Over and above, a definite blunder was made by withdrawing the power of the District Magistrate/Deputy Commissioner to write Annual Confidential Report of the Superintendent of Police. This was an unbecoming faux pas, for this had ultimately broken the age-old balance and beauty of civil administration, very carefully and judiciously done by the British Government. As a result, at least at the field level, there remained none to rein in the men in uniform and the power of the District Magistrate to inspect the police stations became largely irrelevant. Obviously, such a shift encouraged inter services rivalry and resulted in unabated misuse of power, inefficiency and rampant corruption on the part of the police administration, let alone massive politicisation. No wonder, in course of time, the police department was no more able to deliver the goods and the government had to build different elite forces, taking personnel from the disciplined armed forces, a situation very familiar in a police state but not at all welcome in a civil set-up. Things have deteriorated to such a pass that even for sporadic cases of law and order situation, more often than not, the Home Minister herself has to face the press to answer or cover the inefficiencies of even the lower ranks of the law enforcing agencies. Very recently, the High Court had to issue suo moto rule to the police high-ups to arrest the alleged torturer husband of a professor of Dhaka University. It may sound amazing that although the police could not find the alleged culprit even after weeks of their so-called efforts, the accused offender was brought to book within two hours of issuing of the rule. It is unthinkable that the Home Minister or the High Court would notice every lacking on the part of the law enforcing agencies and take steps to redress the same. Amnesty International said recently that the government's dealing with the Limon issue was a mockery and it exposed contradictions and lack of accountability within the state system. “It's a blatant example of mockery. You play around with the life of young people and do not establish accountability in the system. There are hundreds of families in urgent need of justice after becoming victims of this force,” said Deputy Director of Asia-Pacific Programme of Amnesty International.

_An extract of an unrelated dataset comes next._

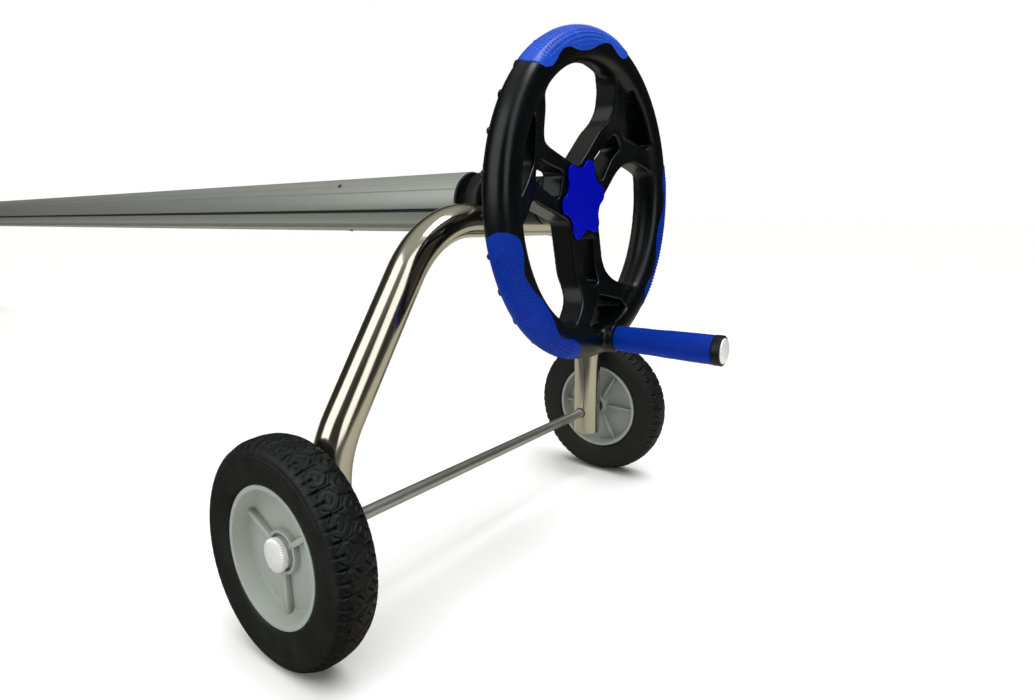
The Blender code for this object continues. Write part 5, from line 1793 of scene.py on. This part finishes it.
@dataclass
class StarKnob:
    """The blue star knob that clamps the hand wheel, and the washer under it."""

    start: float = 0.1291
    plate_start: float = 0.1348
    front: float = 0.1375
    radius: float = 0.046
    valley: float = 0.035
    lobes: int = 6
    narrow: float = 1.15
    square: float = 0.07
    turn: float = 12.0
    edge: float = 0.0012
    sink: float = 0.0003
    boss_radius: float = 0.018
    hole_depth: float = 0.0054
    sides: int = 480
    washer_radius: float = 0.016
    washer_start: float = 0.1273
    washer_end: float = 0.1288

    def shell(self) -> Shell:
        """Shape the knob: a lobed plate with a rounded edge and a slightly hollow front, on a round boss.

        The outline's radius is the valley's plus the lobe's height times a wave: half of one plus the
        cosine of six times the angle, less a share of the sine of its full turn, raised to a power. That
        makes flat lobes and valleys with steep sides. Rows run from the front's middle out over the edge
        to the plate's back, along the boss and into the stud's hole.

        Returns:
            The shell.
        """
        angle = np.radians(np.arange(self.sides) * 360.0 / self.sides)
        wave = (1 + np.cos(self.lobes * (angle - math.radians(self.turn)))) / 2
        wave = wave - self.square * np.sin(2 * math.pi * wave)
        outline = self.valley + (self.radius - self.valley) * wave ** self.narrow
        flat = np.stack([outline * np.cos(angle), outline * np.sin(angle)], axis=1)
        run = np.roll(flat, -1, axis=0) - np.roll(flat, 1, axis=0)
        run /= np.linalg.norm(run, axis=1, keepdims=True)
        inward = np.stack([-run[:, 1], run[:, 0]], axis=1)
        face = flat + inward * self.edge * 1.8
        shares = (0.0, 0.2, 0.4, 0.6, 0.75, 0.87, 0.95, 1.0)
        rows = [face * share for share in shares]
        along = [self.front - self.sink * (1 - share ** 4) for share in shares]
        for part in np.linspace(0.0, math.pi / 2, 7):
            rows.append(flat + inward * self.edge * (1 - math.sin(part)))
            along.append(self.front - self.edge * (1 - math.cos(part)))
        for inset, height in ((0.0, 0.0007), (0.0003, 0.0002), (0.0009, 0.0)):
            rows.append(flat + inward * inset)
            along.append(self.plate_start + height)
        circle = np.stack([np.cos(angle), np.sin(angle)], axis=1)
        boss, bottom = self.boss_radius, self.start + self.hole_depth
        for size, place in ((boss + 0.001, self.plate_start), (boss, self.plate_start - 0.001),
                            (boss, self.start + 0.0005), (boss - 0.0005, self.start), (STUD_HOLE, self.start),
                            (STUD_HOLE, bottom), (0.0, bottom)):
            rows.append(circle * size)
            along.append(place)
        grid = np.stack(rows)
        radius, turn = np.hypot(grid[..., 0], grid[..., 1]), np.arctan2(grid[..., 1], grid[..., 0])
        return grid_shell(reel_axis().carry(radius, np.array(along)[:, None], turn), wrap_rows=False)

    def dress(self) -> None:
        """Add the knob and its washer."""
        add_piece("knob", [self.shell()], KNOB_BLUE, Body.KNOB, "star_knob", sharp=60.0)
        washer = rod_profile(self.washer_radius, self.washer_start, self.washer_end, 0.0003, STUD_HOLE)
        add_piece("washer", [turned(washer, reel_axis(), 64)], FASTENER_STEEL, Body.REEL, "knob_washer")


@dataclass
class CrankGrip:
    """The turning handle near the rim: a blue sleeve with a raised motif, a black ring and a domed cap.

    The motif's swing round the sleeve is in radians.
    """

    start: float = 0.1683
    length: float = 0.113
    root: float = 0.0143
    tip: float = 0.0160
    neck: float = 0.014
    bore: float = 0.0053
    columns: int = 140
    motif_middle: float = 0.056
    motif_half: float = 0.044
    motif_swing: float = 0.35
    frame_half: float = 0.62
    frame_height: float = 0.00025
    wave_height: float = 0.0003
    ring_length: float = 0.009
    ring_radius: float = 0.0164
    cap_radius: float = 0.0136
    cap_seat: float = 0.0025
    cap_side: float = 0.0025
    cap_proud: float = 0.0035

    @property
    def axis(self) -> Axis:
        """The handle's own axis, from the wheel outward."""
        return reel_axis(0.0, CRANK_RADIUS, CRANK_ANGLE)

    def motif(self, radius: Array, distance: Array, angle: Array) -> Array:
        """Raise a long rounded frame with three waves in it, on two sides of the sleeve.

        Args:
            radius: Radii of the sleeve's surface.
            distance: Distances along it.
            angle: Angles round it.

        Returns:
            Heights in metres.
        """
        outer = radius > self.bore + 0.004
        along = (distance - self.start - self.motif_middle) / self.motif_half
        across = (np.mod(angle + self.motif_swing, math.pi) - math.pi / 2) / (math.pi / 2)
        frame_line = (np.abs(along) ** 4 + (np.abs(across) / self.frame_half) ** 4) ** 0.25
        frame_ridge = np.exp(-((frame_line - 1.0) / 0.035) ** 2)
        inside = smooth_step(0.93, 0.86, frame_line)
        waves = sum(np.exp(-((across - 0.30 * k - 0.16 * np.sin(along * 4.2 + k)) / 0.05) ** 2)
                    for k in (-1, 0, 1))
        return outer * (self.frame_height * frame_ridge + self.wave_height * inside * waves)

    def dress(self) -> None:
        """Add the sleeve, the ring and the cap."""
        end = self.start + self.length
        corners = [(self.bore, self.start), (self.root, self.start), (self.root, self.start + self.neck),
                   (self.tip, end), (self.bore, end)]
        profile = respaced(rounded(corners, [0.0004, 0.0016, 0.02, 0.0012, 0.0004]),
                           lambda at: np.where(at[:, 0] > 0.012, 0.0008, 0.003))
        sleeve = turned(profile, self.axis, self.columns, relief=self.motif)
        add_piece("crank_grip_sleeve", [sleeve], GRIP_BLUE, Body.CRANK_GRIP, "crank_sleeve")
        start = end + GAP
        stop = start + self.ring_length
        seat = stop - self.cap_seat
        corners = [(self.cap_radius + GAP, stop), (self.ring_radius, stop), (self.ring_radius, start),
                   (self.bore, start), (self.bore, seat), (self.cap_radius + GAP, seat)]
        ring = rounded(corners, [0.0004, 0.0024, 0.0008, 0.0004, 0.0002, 0.0002])
        add_piece("crank_grip_ring", [turned(ring, self.axis, 96)], FITTING_BLACK, Body.CRANK_GRIP,
                  "crank_end_ring")
        cap = dome_profile(self.cap_radius, self.cap_side, self.cap_seat - GAP + self.cap_proud, 0.0003)
        cap = cap + np.array([0.0, seat + GAP])
        add_piece("crank_grip_cap", [turned(cap, self.axis, 96, closed=False)], CAP_METAL, Body.CRANK_GRIP,
                  "crank_end_cap")


@dataclass
class SmallParts:
    """The axle rod, the rubber feet, and the finish of the hidden shafts and the crank's spindle."""

    axle_end: float = 0.3193
    foot_radius: float = 0.0265
    foot_height: float = 0.046
    foot_sole: float = 0.012
    foot_rings: tuple[float, ...] = (0.018, 0.025, 0.032)
    ring_depth: float = 0.0006
    ring_half: float = 0.0009
    stand_bore: float = STAND_RADIUS + GAP

    def dress(self) -> None:
        """Add the rod and the feet, and dress the shafts and the spindle that keep their own shapes."""
        axis = Axis((DRIVE_X, 0.0, AXLE_HEIGHT), (0, 1, 0), (1, 0, 0))
        rod = rod_profile(AXLE_RADIUS, -self.axle_end, self.axle_end, 0.0008)
        add_piece("axle", [turned(rod, axis, 64, closed=False)], ROD_STEEL, Body.STANDS, "axle_rod")
        corners = [(0.0, self.foot_sole - GAP), (self.stand_bore, self.foot_sole - GAP),
                   (self.stand_bore, self.foot_height), (self.foot_radius - 0.002, self.foot_height),
                   (self.foot_radius, 0.010), (self.foot_radius, 0.0), (0.0, 0.0)]
        profile = rounded(corners, [0.0, 0.001, 0.0008, 0.0016, 0.004, 0.0022, 0.0], closed=False)

        def ribs(radius: Array, distance: Array, angle: Array) -> Array:
            """Cut three shallow rings round the foot.

            Args:
                radius: Radii of the surface.
                distance: Distances along the axis.
                angle: Angles round it; not used.

            Returns:
                Heights in metres.
            """
            outer = radius > self.foot_radius - 0.0024
            rings = sum(np.exp(-((distance - height) / self.ring_half) ** 2) for height in self.foot_rings)
            return -self.ring_depth * rings * outer

        profile = even(profile, 0.0007)
        for side, label in ((-1, "near"), (1, "far")):
            foot_axis = Axis((IDLE_X, side * HALF_SPREAD, 0.0), (0, 0, 1), (1, 0, 0))
            foot = turned(profile, foot_axis, 72, closed=False, relief=ribs)
            add_piece(f"{label}_rubber_foot", [foot], RUBBER, Body.STANDS, f"{label}_foot")
        for node in ("drive_shaft", "idle_shaft", "crank_spindle"):
            dress_node(node, FASTENER_STEEL)


# Studio

@dataclass
class Studio:
    """The pale floor, the soft lights and the camera.

    The lens and the sensor are in millimetres, and the sun's spread is in radians.
    """

    lens: float = 21.90
    sensor: float = 36.0
    shift: tuple[float, float] = (0.0142, -0.0384)
    place: Point = (1.994, -0.6227, 0.4152)
    look: Point = (-0.602, 0.786, -0.139)
    far_clip: float = 200.0
    floor_half: float = 150.0
    floor_drop: float = 0.0005
    dim: Colour = (0.040, 0.037, 0.032)
    bright: Colour = (0.48, 0.47, 0.42)
    dim_below: float = 0.55
    bright_above: float = 0.95
    backdrop: Colour = (1.0, 1.0, 1.0)
    sun_strength: float = 3.15
    sun_spread: float = 1.5

    def add_camera(self) -> None:
        """Stand the camera where the photograph was taken."""
        data = bpy.data.cameras.new("camera")
        data.lens = self.lens
        data.sensor_width = self.sensor
        data.shift_x, data.shift_y = self.shift
        data.clip_end = self.far_clip
        camera = bpy.data.objects.new("camera", data)
        camera.location = self.place
        camera.rotation_euler = Vector(self.look).to_track_quat("-Z", "Y").to_euler()
        bpy.context.scene.collection.objects.link(camera)
        bpy.context.scene.camera = camera

    def add_floor(self) -> None:
        """Lay the floor."""
        half = self.floor_half
        mesh = bpy.data.meshes.new("floor")
        corners = [(-half, -half, 0), (half, -half, 0), (half, half, 0), (-half, half, 0)]
        mesh.from_pydata(corners, [], [(0, 1, 2, 3)])
        mesh.materials.append(FLOOR.material())
        floor = bpy.data.objects.new("floor", mesh)
        floor.location = (0.0, 0.0, -self.floor_drop)
        bpy.context.scene.collection.objects.link(floor)

    def add_light(self, name: str, place: Point, target: Point, size: tuple[float, float],
                  power: float) -> None:
        """Hang one soft light.

        Args:
            name: The light's name.
            place: Where it hangs.
            target: The point that it faces.
            size: Its width and height.
            power: Its power in watts.
        """
        data = bpy.data.lights.new(name, "AREA")
        data.shape = "RECTANGLE"
        data.size, data.size_y = size
        data.energy = power
        light = bpy.data.objects.new(name, data)
        light.location = place
        light.rotation_euler = (Vector(target) - Vector(place)).to_track_quat("-Z", "Y").to_euler()
        bpy.context.scene.collection.objects.link(light)

    def add_sun(self) -> None:
        """Add the wide light from above that makes the floor evenly pale, and leaves no mirror image."""
        data = bpy.data.lights.new("overhead", "SUN")
        data.energy = self.sun_strength
        data.angle = self.sun_spread
        light = bpy.data.objects.new("overhead", data)
        light.visible_glossy = False
        bpy.context.scene.collection.objects.link(light)

    def add_world(self) -> None:
        """Surround the object with a dark room that is brighter overhead.

        The camera sees one pale backdrop. Reflections see the room, as the photograph's polished tube
        shows it.
        """
        world = bpy.data.worlds.new("studio")
        world.use_nodes = True
        tree = Tree(world.node_tree)
        place = tree.node("ShaderNodeTexCoord").outputs["Generated"]
        rise = tree.node("ShaderNodeSeparateXYZ", {}, {0: place}).outputs["Z"]
        share = tree.node("ShaderNodeMapRange", {"interpolation_type": "SMOOTHSTEP"},
                          {"Value": rise, "From Min": self.dim_below, "From Max": self.bright_above})
        tone = tree.node("ShaderNodeMix", {"data_type": "RGBA"},
                         {0: share.outputs[0], 6: self.dim, 7: self.bright})
        room = tree.node("ShaderNodeBackground", {}, {"Color": tone.outputs[2]})
        seen = tree.node("ShaderNodeBackground", {}, {"Color": self.backdrop})
        ray = tree.node("ShaderNodeLightPath").outputs["Is Camera Ray"]
        mix = tree.node("ShaderNodeMixShader", {}, {0: ray, 1: room.outputs[0], 2: seen.outputs[0]})
        tree.node("ShaderNodeOutputWorld", {}, {0: mix.outputs[0]})
        bpy.context.scene.world = world

    def build(self) -> None:
        """Set up the whole studio."""
        self.add_camera()
        self.add_floor()
        self.add_world()
        bpy.context.scene.view_settings.view_transform = "Standard"
        leg = (DRIVE_X, -0.17, 0.30)
        self.add_light("front_left", (DRIVE_X - 0.55, -1.95, 1.30), leg, (1.75, 2.5), 24.0)
        self.add_light("front_right", (DRIVE_X + 1.88, -0.80, 1.30), leg, (1.15, 2.2), 13.0)
        self.add_light("high_right", (DRIVE_X + 0.80, 0.25, 2.30), leg, (0.9, 0.9), 16.0)
        self.add_sun()
        log.info("studio: camera, floor and lights")


def main() -> None:
    """Set up the studio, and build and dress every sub-assembly."""
    logging.basicConfig(level=logging.INFO, format="%(name)s: %(message)s")
    Studio().build()
    Stand("drive_arch", "drive_stand", DRIVE_X, leg_end=0.076).dress()
    Stand("idle_arch", "idle_stand", IDLE_X, leg_end=0.012).dress()
    BearingBlock("drive", DRIVE_X, side=1.0).dress()
    BearingBlock("idle", IDLE_X, side=-1.0).dress()
    SmallParts().dress()
    RoadWheel("near", side=-1.0, body=Body.NEAR_WHEEL).dress()
    RoadWheel("far", side=1.0, body=Body.FAR_WHEEL).dress()
    ReelTube().dress()
    HandWheel().dress()
    StarKnob().dress()
    CrankGrip().dress()


if __name__ == "__main__":
    main()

In the absence of the necessary checks and balance in the system and also as a result of sudden withdrawal of necessary magisterial power from the district magistrates, we have since been observing sharp deterioration in law and order situation. Obviously, people are losing their patience and are becoming aggressive at the slightest opportunity. Crimes such as robbery, eve-teasing and trafficking increasing beyond imagination. Only the other day, five policemen were confined by angry villagers while fleeing after allegedly committing a robbery at a house in Ghasiara village at Kaharol upazila in Dinajpur. In the mayhem that followed, mobs set aflame the vehicle which carried the policemen, besieged the police rescue team and assaulted the DC. Such was the backlash. The captured cops, including the OC of Kaharol police station, were later rescued by a team of Border Guards Bangladesh (BGB) and other agencies. Seven policemen were suspended and the ASP closed along with 18 constables of Birganj upazila.

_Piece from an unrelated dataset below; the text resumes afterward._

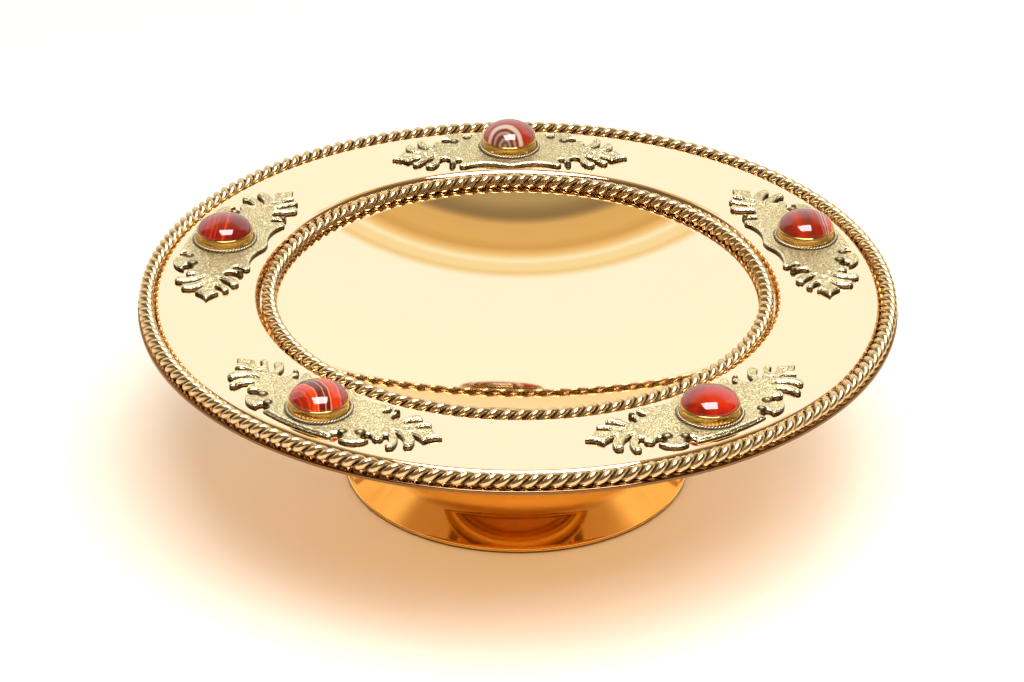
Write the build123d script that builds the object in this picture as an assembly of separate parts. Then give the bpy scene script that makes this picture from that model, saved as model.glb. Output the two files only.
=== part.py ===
from build123d import *
import math
import os

os.makedirs("parts", exist_ok=True)

# Footed paten plate. Millimetres, +Z up, the foot stands on Z = 0 and the
# plate's axis is the Z axis. The front of the plate looks along -Y.

# ---- overall sizes -------------------------------------------------------
plate_diameter = 250.0        # over the outer ledge
rim_height = 67.5             # table to the flat top of the rim
sheet = 1.5                   # thickness of the spun plate
foot_diameter = 115.6         # over the foot's base lip

# ---- wire ropes ----------------------------------------------------------
rope_diameter = 5.0           # over the twisted wires
rope_flat = 0.2               # depth filed off the underside so the rope sits flat
rope_edge_inset = 0.3         # plate edge to outer rope
rope_side_gap = 0.5           # outer rope to the step of the rim

# ---- plate section -------------------------------------------------------
outer_step = 3.2              # rim top down to the outer ledge
outer_step_round = 0.9        # rounding over the outer step
inner_step = 4.0              # rim top down to the inner ledge
inner_roll_radius = 2.4       # rolled inner edge of the rim
rim_inner_radius = 88.0       # where the flat rim starts to roll down
plate_edge_round = 0.5        # rounding of the plate's outer edge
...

For all we know, this is not an isolated incident because policemen were sometimes picked up indulging in offences. It is also a reflection of the declining law and order situation, especially in the rural areas where people's hearths and homes are susceptible to crimes. And there's the regular complaint against police highhandedness at rural police stations. Villagers are sometimes denied their basic rights to lodge complaints with the police. It is still a police-state ambiance in many places, where police act more like masters. This must change. In the face of such a deteriorating situation, a series of seminars and talk-shows in the electronic media castigating the home ministry or the police personnel is not going to solve the law and order problem. The government needs to find out where the shoe pinches and get a down-to-earth policy shift. Suspending one or two police officers here and there is not a sensible solution.

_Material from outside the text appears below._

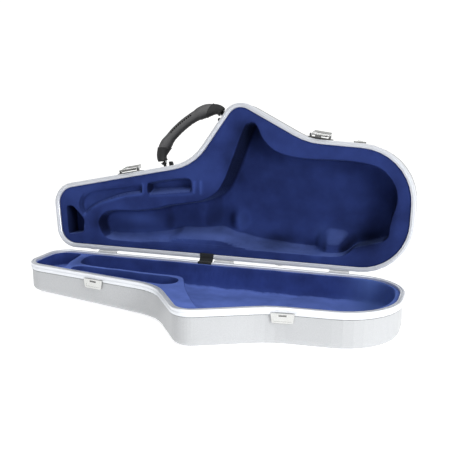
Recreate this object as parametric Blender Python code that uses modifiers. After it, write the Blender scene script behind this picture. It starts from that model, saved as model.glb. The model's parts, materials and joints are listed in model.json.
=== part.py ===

It is very interesting to note that although most of the politicians try to belittle the role of the civil bureaucrats in every possible way, both the Prime Minister and the Leader of the opposition have picked out a group of erstwhile civil bureaucrats as their advisers and they prominently accompany the top leaders in important policy meetings, meeting with the foreign delegates or even when they visit foreign countries to reach important MOU or agreements. Obviously, these former bureaucrats with vast experience, most of whom were members of erstwhile Civil Service of Pakistan, play a crucial role for the nation. Bangladesh would invariably need such meritorious officers in the coming days also and that's precisely the reason why the present government should also build up a core cadre of worthy civil officers through nation-wide open competitive examinations. Again, in order to attract the talents, the system of recruitment, service-structure, compensation package, etc., should also be overhauled. If the government pays a Secretary of a Ministry Tk. 40,000 per month and a CEO of a bank 10 times more, there is no reason that our gifted young men and women would ever opt for poorly paid and poorly regarded civil services. While we find our talented teachers teaching different disciplines at different universities of the developed world including Harvard and Princeton, we frequently notice how unimpressively our official representatives sometimes act before the imposing delegates from foreign countries. This needs to be changed.

For a country like Bangladesh, where the majority of people are still virtually illiterate and living below the poverty-line, there is no alternative to efficient civil services. While elected representatives of the people can give direction or formulate policy on total national advancement or local development, the professional part of doing the job of good governance rests primarily on the efficiency of the civil servants. Therefore, it's time to re-evaluate and recast the entire system of civil services. May we not forget that the civil administration is a specialised job and there is no scope to belittle the role of the civil servants in the socio-economic advancement of the people as also in maintaining the law and order and administrative discipline in the society which comprises people of varying views and dispositions. Running the administration of a country like Bangladesh requires efficient management of its natural, economic and human resources. That, precisely, is the responsibility of the civil services. Let the civil bureaucracy serve as an essential element of good governance, speak out freely, without fear of persecution or financial insecurity and act as the "steel frame" of democracy and development, not of any rule or raj.